## Begin

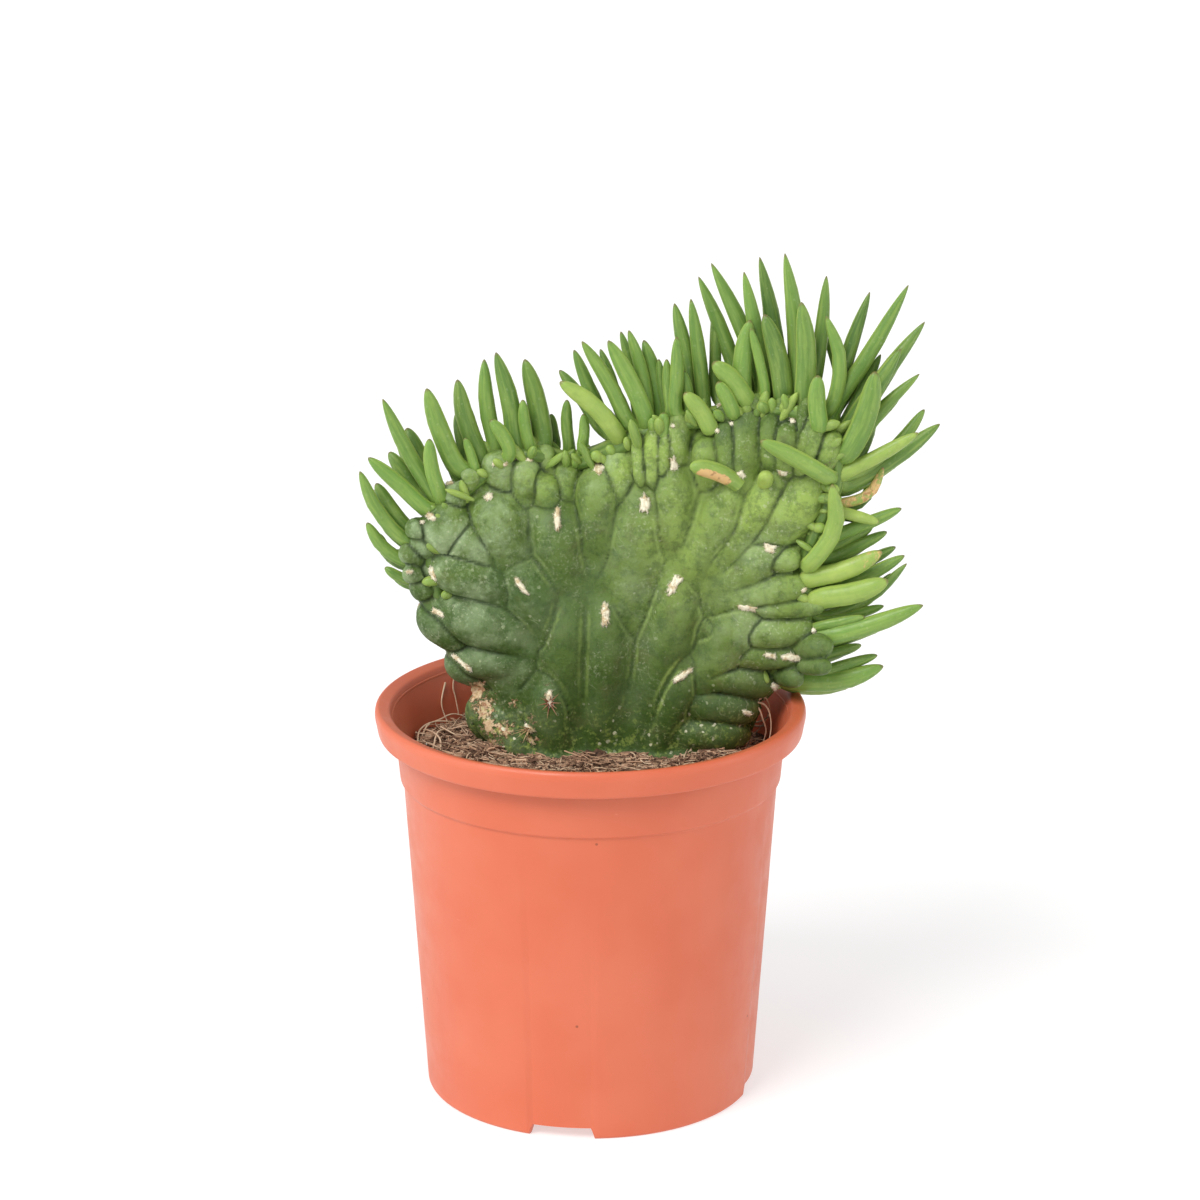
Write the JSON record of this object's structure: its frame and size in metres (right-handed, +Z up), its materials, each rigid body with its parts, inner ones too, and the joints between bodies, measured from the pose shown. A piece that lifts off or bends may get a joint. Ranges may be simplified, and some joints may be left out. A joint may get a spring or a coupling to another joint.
{
  "type": "potted crested eve's needle cactus",
  "caption": "Crested, fan-shaped needle cactus with fleshy leaves along its growing edge, in peaty soil in a round nursery pot with a turned-down rim.",
  "frame": {"origin": "centre of the pot's underside, on the surface that the pot stands on", "axes": "+Z up, the fan's broad front face towards -Y, its tall crown towards +X"},
  "size_m": [0.1401, 0.106, 0.2103],
  "materials": {
    "pot_plastic": "satin",
    "peat_soil": "matte",
    "stem_skin": "satin",
    "leaf_skin": "satin"
  },
  "bodies": {
    "root": {"pot": "pot_plastic", "soil": "peat_soil", "stem": "stem_skin", "leaves_left": "leaf_skin", "leaves_middle": "leaf_skin", "leaves_crown": "leaf_skin", "leaves_right": "leaf_skin"}
  },
  "joints": []
}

## End

- [Aim]: Please set down all the data word for word.

- [Problem solution]:
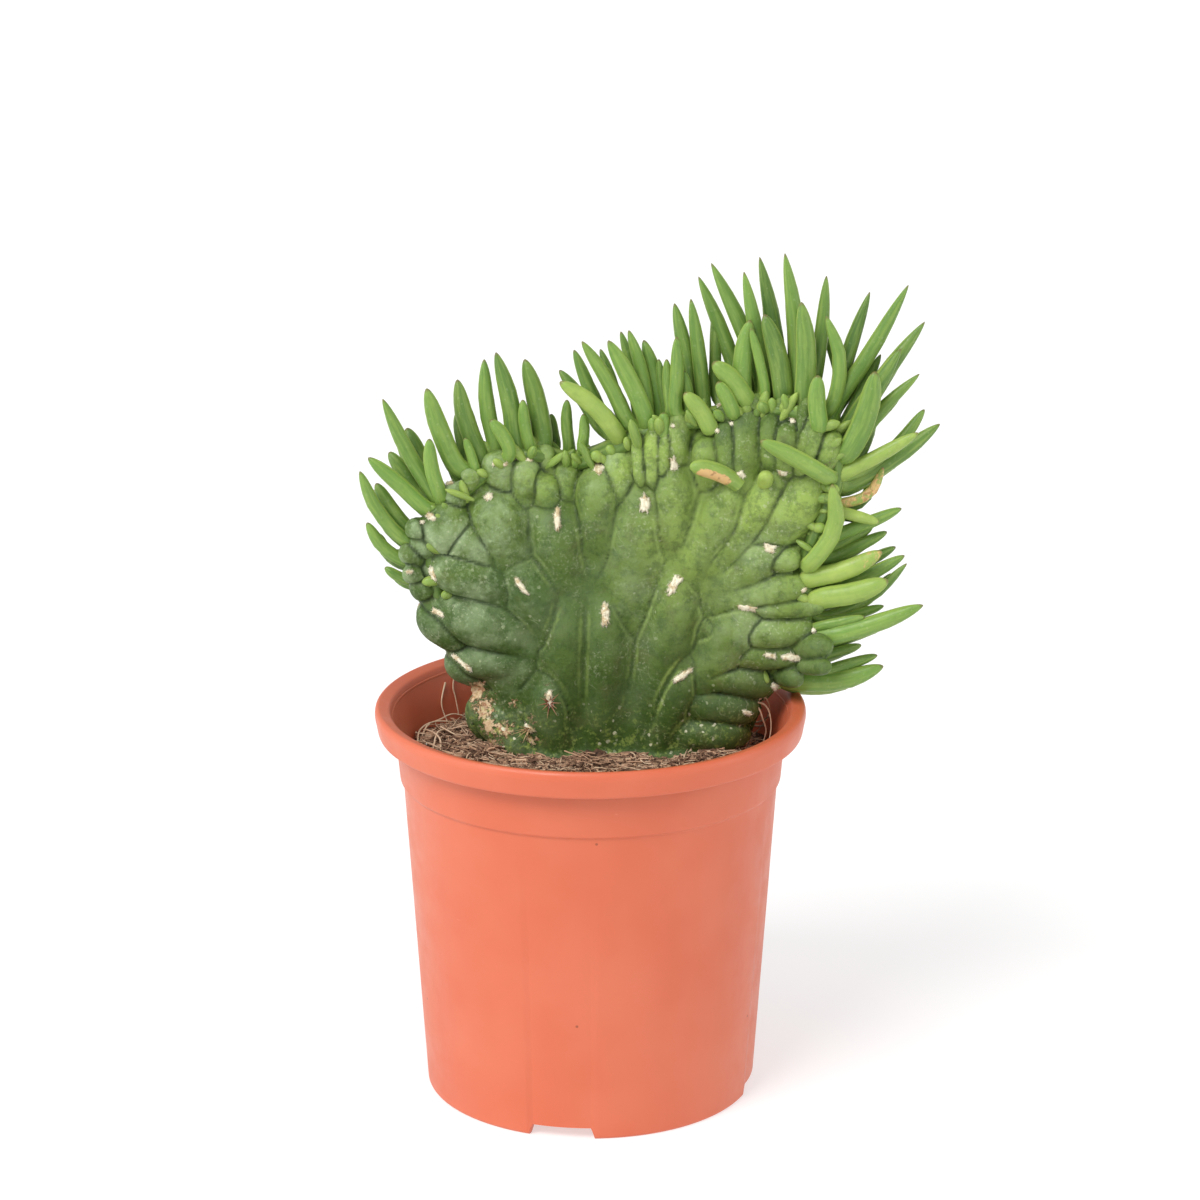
Write the JSON record of this object's structure: its frame and size in metres (right-handed, +Z up), its materials, each rigid body with its parts, inner ones too, and the joints between bodies, measured from the pose shown. A piece that lifts off or bends may get a joint. Ranges may be simplified, and some joints may be left out. A joint may get a spring or a coupling to another joint.
{
  "type": "potted crested eve's needle cactus",
  "caption": "Crested, fan-shaped needle cactus with fleshy leaves along its growing edge, in peaty soil in a round nursery pot with a turned-down rim.",
  "frame": {"origin": "centre of the pot's underside, on the surface that the pot stands on", "axes": "+Z up, the fan's broad front face towards -Y, its tall crown towards +X"},
  "size_m": [0.1401, 0.106, 0.2103],
  "materials": {
    "pot_plastic": "satin",
    "peat_soil": "matte",
    "stem_skin": "satin",
    "leaf_skin": "satin"
  },
  "bodies": {
    "root": {"pot": "pot_plastic", "soil": "peat_soil", "stem": "stem_skin", "leaves_left": "leaf_skin", "leaves_middle": "leaf_skin", "leaves_crown": "leaf_skin", "leaves_right": "leaf_skin"}
  },
  "joints": []
}